Visual artist and community organizer Brianna Harlan.
Courtesy Brianna Harlan
Visual artist and community organizer Brianna Harlan.

To mixed media artist and community organizer Brianna Harlan, Louisville's arts and culture scene is built "on a white supremist foundation, point blank."

That's not just Harlan's opinion: it's also a takeaway from months of research she's been conducting on how welcoming the city's art scene is for Black artists, artists of color and their work.

Nearly two dozen people with ties to the Louisville arts and culture scene met over Zoom Sunday to talk about how to tip the scales away from inequities within the industry.

“I don’t want to make this super formal because it doesn’t need to be,” Harlan said of the small virtual gathering. “It's a community meeting, not a presentation or seminar or lecture.”

This was Harlan’s first group work session for an effort she’s been organizing since early summer, which she’s been calling “Louisville People’s Art Report" and has been sharing updates via her Instagram.

In July, Harlan released a survey, developed with a colleague of hers who is familiar with how to gather this kind of information. She received 265 responses.

Sunday was the first time she shared some of the survey’s qualitative analysis with others.

“I don't want to focus too much on naming institutions, only because the whole point is that this work is going to be a bar for all institutions,” Harlan said. 

But she did say, after reading respondents' experiences of racism, sexism, tokenism and wage disparities, that a "resulting theme" is a "white supremist foundation."

Museums and art institutions across the country, such as New York’s Guggenheim Museum or San Francisco Museum of Modern Art, have been forced to reckon with systemic issues within their industry that marginalize Black people, women, people of color and LGBTQ people, driven both from within and by external forces.  

In the process of designing and drafting the final report, Harlan began to sketch out, in real time for the session participants, some of the purposes for doing this: “to set a standard for all arts and cultural spaces, initiatives, institutions, etc. for DEI [diversity, equity and inclusion] action” and “to nurture an equitable and thriving art and cultural scene.”

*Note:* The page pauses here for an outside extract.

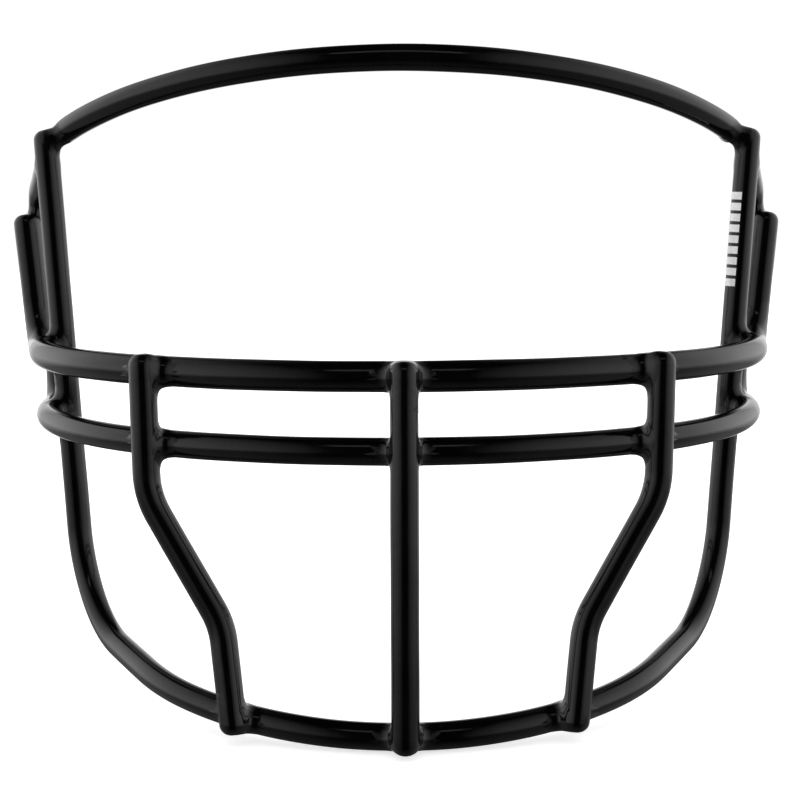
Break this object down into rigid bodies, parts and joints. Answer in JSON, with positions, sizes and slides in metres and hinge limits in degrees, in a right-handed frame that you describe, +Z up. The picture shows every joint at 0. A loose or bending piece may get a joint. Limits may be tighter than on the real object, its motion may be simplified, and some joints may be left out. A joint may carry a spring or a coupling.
{
  "type": "football helmet face guard",
  "caption": "Face guard of an American football helmet: bent steel wires welded into an open cage with brow arch, crossbars, side loops and uprights, in a glossy black coating.",
  "frame": {"origin": "centre of the guard's bounding box, on its mirror plane", "axes": "+X to the wearer's left, +Y from the guard's front towards the wearer's face, +Z up to the brow"},
  "size_m": [0.2378, 0.1309, 0.1791],
  "materials": {
    "steel_wire": "drawn, bent and cut; sealed under the coating",
    "black_coating": "glossy dip coating with a very slight orange peel",
    "coated_weld": "weld metal under the same glossy black coating",
    "white_marking": "thin printed marking, slightly worn"
  },
  "bodies": {
    "root": {"brow_arch_wire": "steel_wire", "frame_wire": "steel_wire", "upper_crossbar_wire": "steel_wire", "lower_crossbar_wire": "steel_wire", "centre_upright_wire": "steel_wire", "left_upright_wire": "steel_wire", "right_upright_wire": "steel_wire", "brow_arch_coating": "black_coating", "frame_coating": "black_coating", "upper_crossbar_coating": "black_coating", "lower_crossbar_coating": "black_coating", "centre_upright_coating": "black_coating", "left_upright_coating": "black_coating", "right_upright_coating": "black_coating", "temple_welds": "coated_weld", "loop_welds": "coated_weld", "clip_bar_welds": "coated_weld", "upper_side_welds": "coated_weld", "lower_side_welds": "coated_weld", "upper_front_welds": "coated_weld", "lower_front_welds": "coated_weld", "chin_welds": "coated_weld", "marking_stripe": "white_marking"}
  },
  "joints": []
}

During Sunday’s Zoom chat, Harlan also reviewed the survey’s quantitative data.

“When you go to art openings, do you often see the city's diversity represented?” Harlan read off the survey question. “Almost 90% of [respondents] said no. So this is even just attending the show, not the artists that are represented, but who is in attendance, who is having access to this, who's... welcome in that space.”

More than 95% of the 256 survey respondents also said that the Black artist community is not fairly represented at commercial art shows, she added.

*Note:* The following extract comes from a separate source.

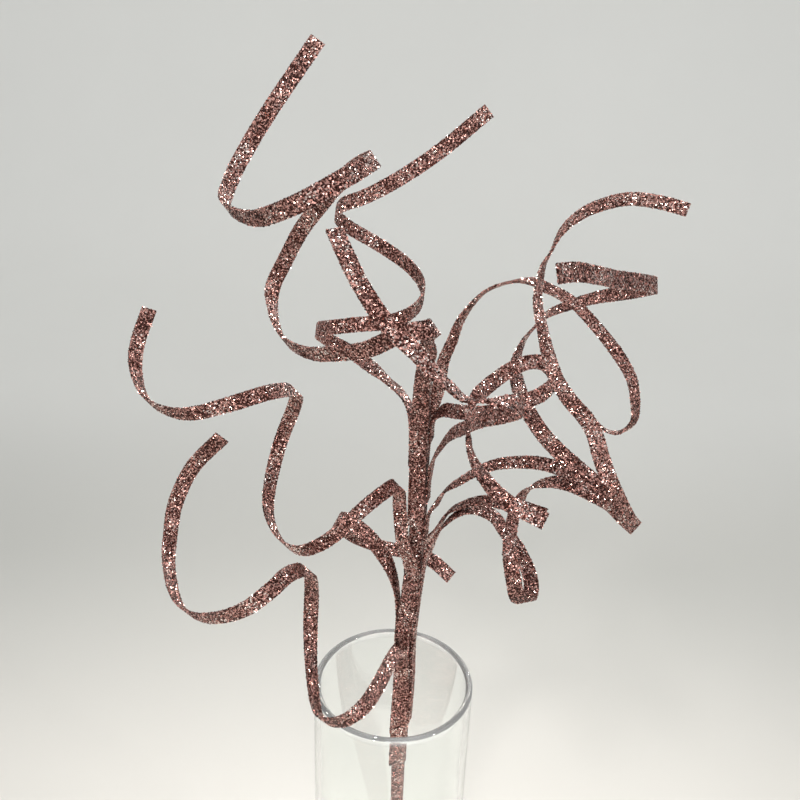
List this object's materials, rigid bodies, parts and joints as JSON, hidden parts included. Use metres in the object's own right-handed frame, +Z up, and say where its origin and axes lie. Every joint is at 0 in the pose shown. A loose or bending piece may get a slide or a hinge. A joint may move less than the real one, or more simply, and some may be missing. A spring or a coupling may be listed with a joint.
{
  "type": "curly willow pick in glass vase",
  "caption": "Glittered decorative curly willow pick with long coiled strips peeling off a bundled stem, standing in a straight clear glass cylinder vase.",
  "frame": {"origin": "centre of the vase's foot, on the surface that it stands on", "axes": "+Z up along the vase's axis, -Y the side that most curls open to, +X to the right seen from that side"},
  "size_m": [0.2125, 0.1647, 0.4669],
  "materials": {
    "glass": "clear polished glass with a fire-polished rim",
    "stem_glitter": "rose-gold glitter coating on a bound stem",
    "curl_glitter": "rose-gold glitter coating on flat strips"
  },
  "bodies": {
    "root": {"vase": "glass", "stem": "stem_glitter", "curl_1": "curl_glitter", "curl_2": "curl_glitter", "curl_3": "curl_glitter", "curl_4": "curl_glitter", "curl_5": "curl_glitter", "curl_6": "curl_glitter", "curl_7": "curl_glitter", "curl_8": "curl_glitter", "curl_9": "curl_glitter", "curl_10": "curl_glitter", "curl_11": "curl_glitter"}
  },
  "joints": []
}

Then there’s the issues of racism and sexism, which her survey respondents reported to be pervasive issues in local arts and culture, and nearly 93 percent said tokenism is a problem.

One attendee, who asked WFPL not to have her name used for this story, urged Harlan to get the report out as quickly as possible, especially as many local organizations are about to go through leadership changes.

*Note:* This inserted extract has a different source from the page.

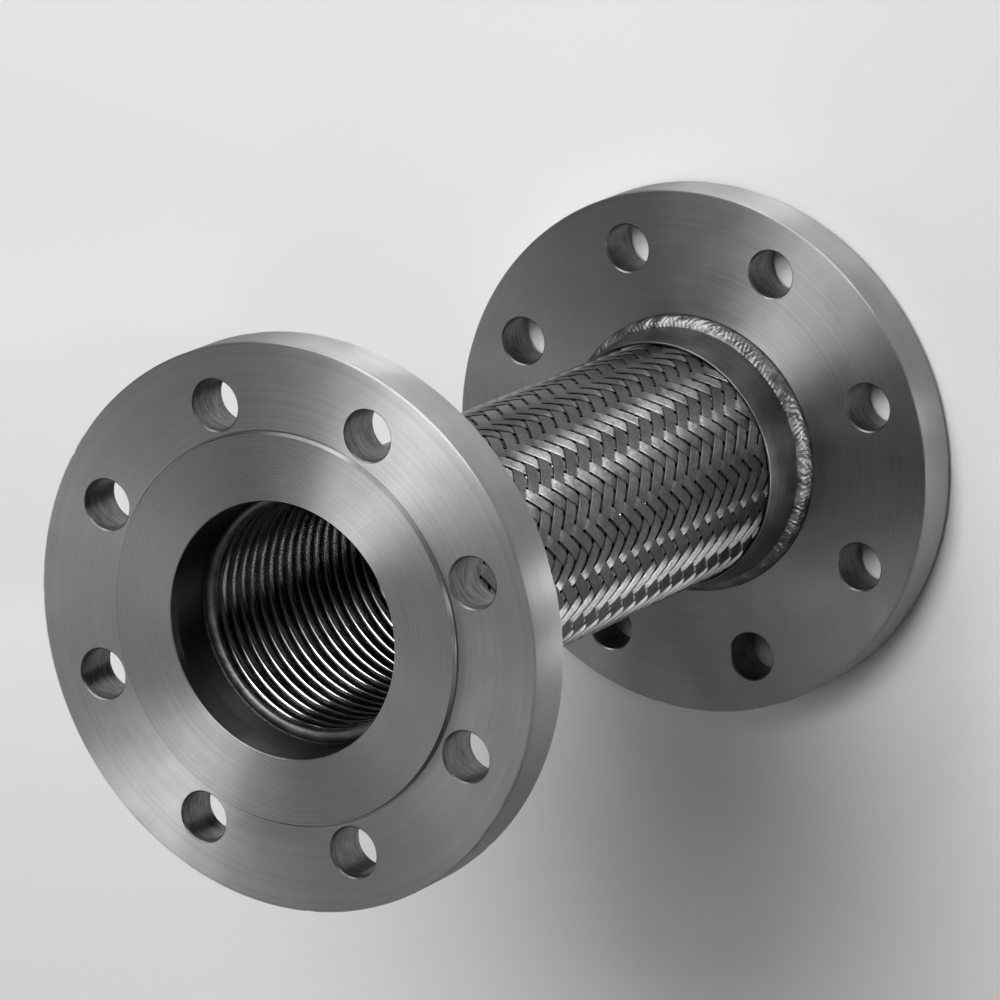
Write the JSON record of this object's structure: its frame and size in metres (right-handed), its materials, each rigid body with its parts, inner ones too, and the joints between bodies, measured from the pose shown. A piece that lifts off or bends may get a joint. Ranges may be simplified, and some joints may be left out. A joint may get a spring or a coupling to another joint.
{
  "type": "axial expansion joint",
  "caption": "Flexible pipe joint: a corrugated metal hose in a woven wire braid, welded at each end to a collar and a drilled flange with a raised sealing face.",
  "frame": {"origin": "centre of the lower flange's sealing face, on which the joint stands", "axes": "+Z along the hose's axis, from the lower flange to the upper one; the bolt holes straddle X and Y"},
  "size_m": [0.2, 0.2, 0.3],
  "materials": {
    "flange_steel": "lathe-turned, with fine concentric lines, light scratches and nicks",
    "hose_steel": "bright drawn strip",
    "braid_steel": "bright drawn wire",
    "collar_steel": "plain satin",
    "weld_steel": "rippled weld bead"
  },
  "bodies": {
    "lower_end": {"lower_flange": "flange_steel", "lower_collar": "collar_steel", "lower_collar_weld": "weld_steel", "lower_root_weld": "weld_steel", "corrugated_hose": "hose_steel", "wire_braid": "braid_steel"},
    "upper_end": {"upper_flange": "flange_steel", "upper_collar": "collar_steel", "upper_collar_weld": "weld_steel", "upper_root_weld": "weld_steel"}
  },
  "joints": [
    {"name": "axial_compression", "type": "slide", "parent": "lower_end", "child": "upper_end", "axis": [0, 0, 1], "range_m": [-0.01, 0], "stiffness_N_per_m": 200000, "springref_m": 0.0002, "deforming": ["corrugated_hose", "wire_braid"]}
  ]
}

"Having something like this, to be able to literally say like, 'Look, this is what people are saying, can we talk about this,' it's really helpful," she said.

Harlan expects to finish and release the full report by winter, after which she plans to host another community discussion to break down the findings and start to develop demands. She also anticipates another round of information gathering, possibly in the form of a survey again.

“The point isn't to bash the arts and culture scene or create drama at all,” Harlan said. “It's to build the scene that we want, and to unlock the doors that have been keeping us from our potential.”

Harlan said she hopes people will see this as a “point of learning.”